Whether we are outdoors or indoors, we can find ways to continue to benefit from the calming effects of nature.
If you are self-isolating, make a brew and spend some time by the window, if it feels right open it, and take notice of what’s happening. What can you hear, see, feel and smell?
If you have access to a garden, you could sit outside for some fresh air, do some light gardening or feed the birds. It is fine to talk with neighbours over the fence but keep a minimum two meters apart.
Try some of these activities whilst on your walk to help you boost your mood and reduce stress and anxiety.
What can you see?
- During your walk, take note of any wild animals or interesting plant species you can see. This could be birds flying overhead, insects crawling on the pavement or spring wildflowers beginning to grow.
What can you hear?
- Walk quietly and notice the natural sounds, listen for things like the wind, leaves rustling, bird songs, water moving or animal sounds, anything that’s natural.
What can you smell?
- Notice if you catch any natural smells during your walk. Maybe spring flowers, maybe sea water if you live by the coast or maybe that classic ‘fresh air’ odour if you’re walking on a breezy day
What can you feel?
- Living in Scotland, we can often feel all seasons in one.
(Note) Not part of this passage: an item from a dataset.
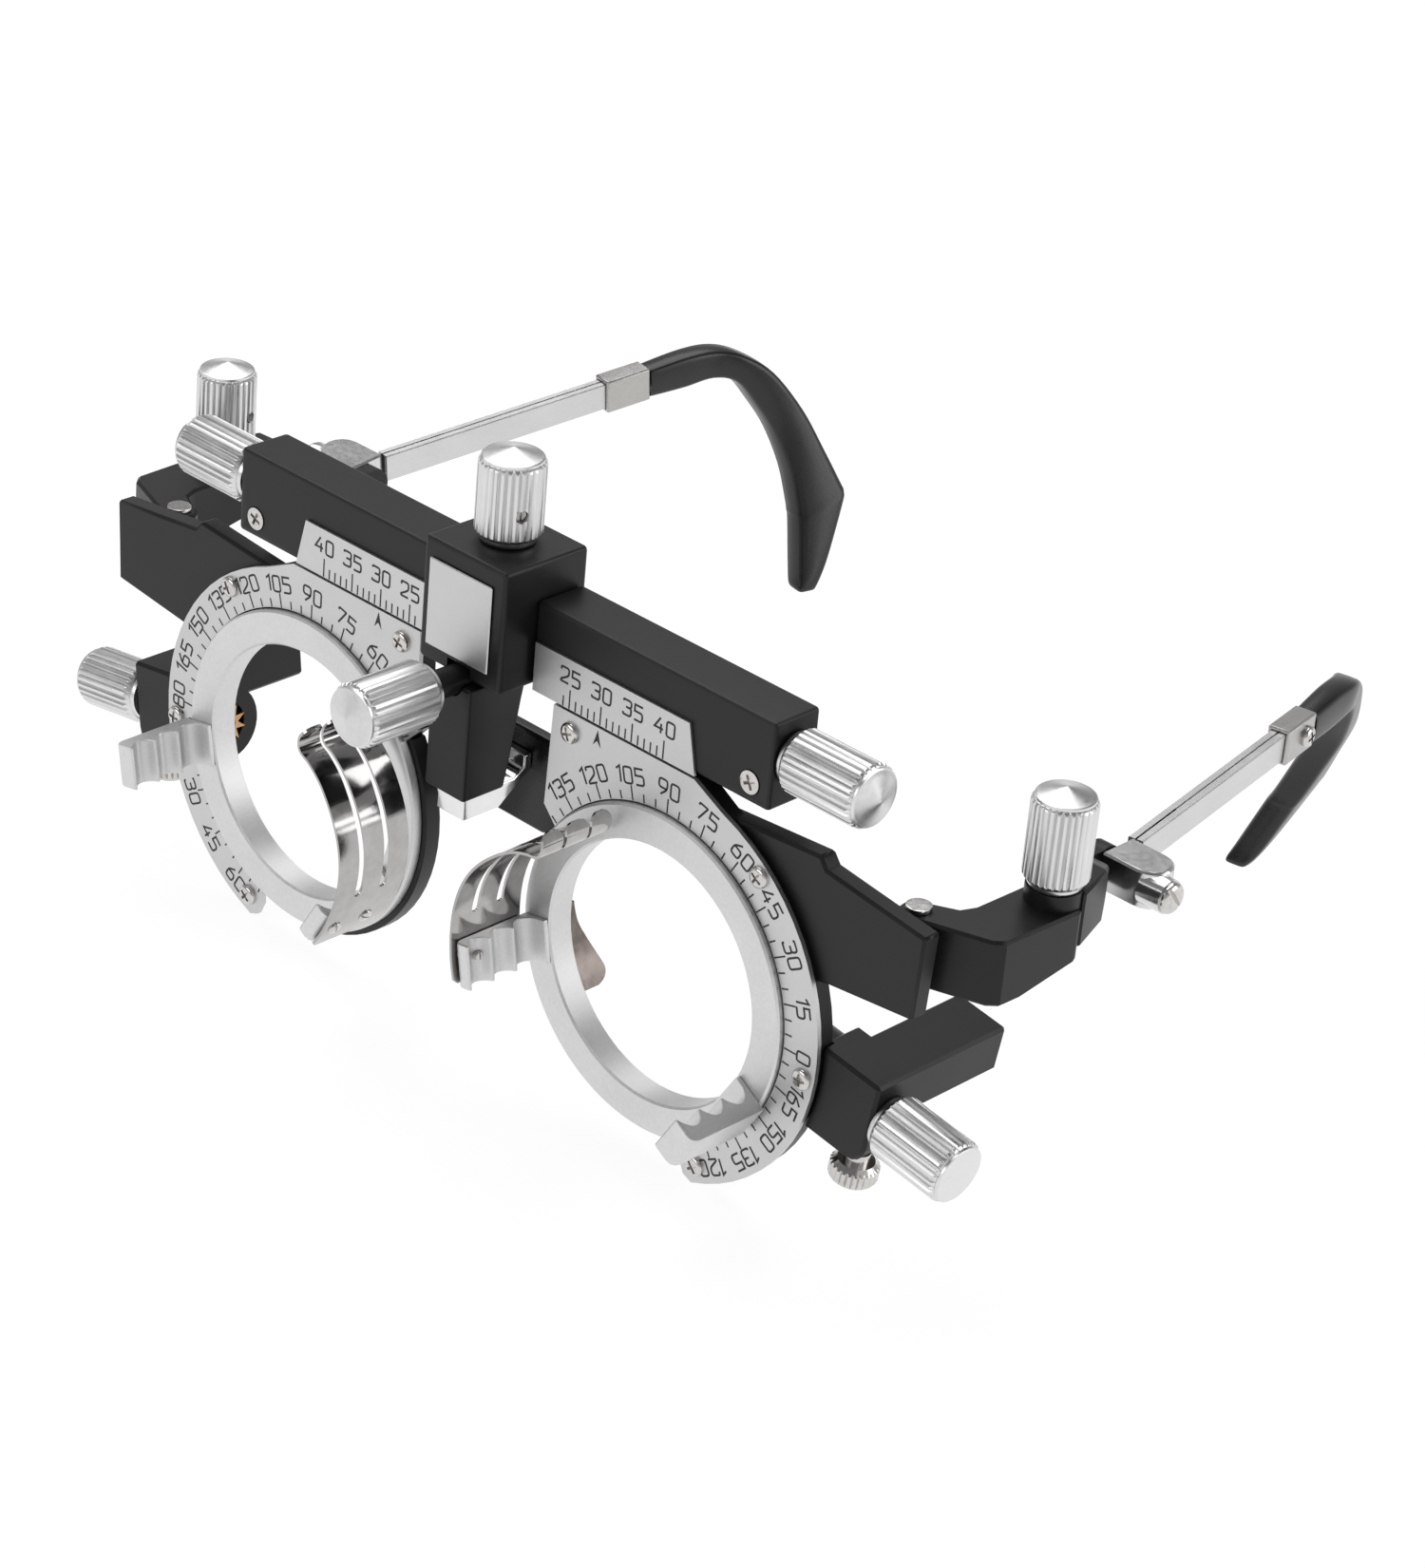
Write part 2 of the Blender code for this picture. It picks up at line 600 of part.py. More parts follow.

During your walk, notice the elements, can you feel the wind blowing you, the sun on your skin, or even the rain dripping off your jacket or brolly!
Try out some of these free resources to help you, your family or friends connect with nature:
- Take part in a nature photo scavenger hunt by the Woodland Trust (not just for kids!)
- Even seeing pictures of parks can help reduce stress and lower blood pressure, and Greenspace Scotland are sharing ‘a daily dose of greenspace’ on social media. Find out more here
- Watch out for wildlife with the bird identifying guide
- Read this Blog on how we can take notice of nature.
- A list of useful apps can be found on the Highland Green Health Partnership’s website
- Notice nature week by week from The National Trust
- Finding a friend in nature blog by Professor Miles Richardson
- Make space for nature by Scottish Natural Heritage
Make a short walk an important part of your daily routine. Whether you’re used to walking regularly, or haven’t walked in a while, a local walk for exercise is an important way we can all maintain good health and wellbeing.
Encourage others in your household, or friends and family you’re keeping in touch with to do the same. You might want to plan your walk for a time in the day when it is likely to be quieter. If you do meet other walkers, be sure to stay at least two metres apart. Plan your walking routes straight from your front door.
You might surprise yourself and find some local routes you haven’t visited before. If opening gates, handrails or sitting on public benches be mindful not to touch your face until after your hands have been washed or used hand sanitiser.
If you’ve recently moved to working from home, or have children at home, plan a daily walk as a break away from technology, work calls or school work.
Our partners Living Streets have put together a Q&A covering the key questions on the current social distancing requirements and walking.
In this together
Now is a time for personal and collective resilience and staying active, hopefully outdoors, but also indoors, is key to us staying healthy and well.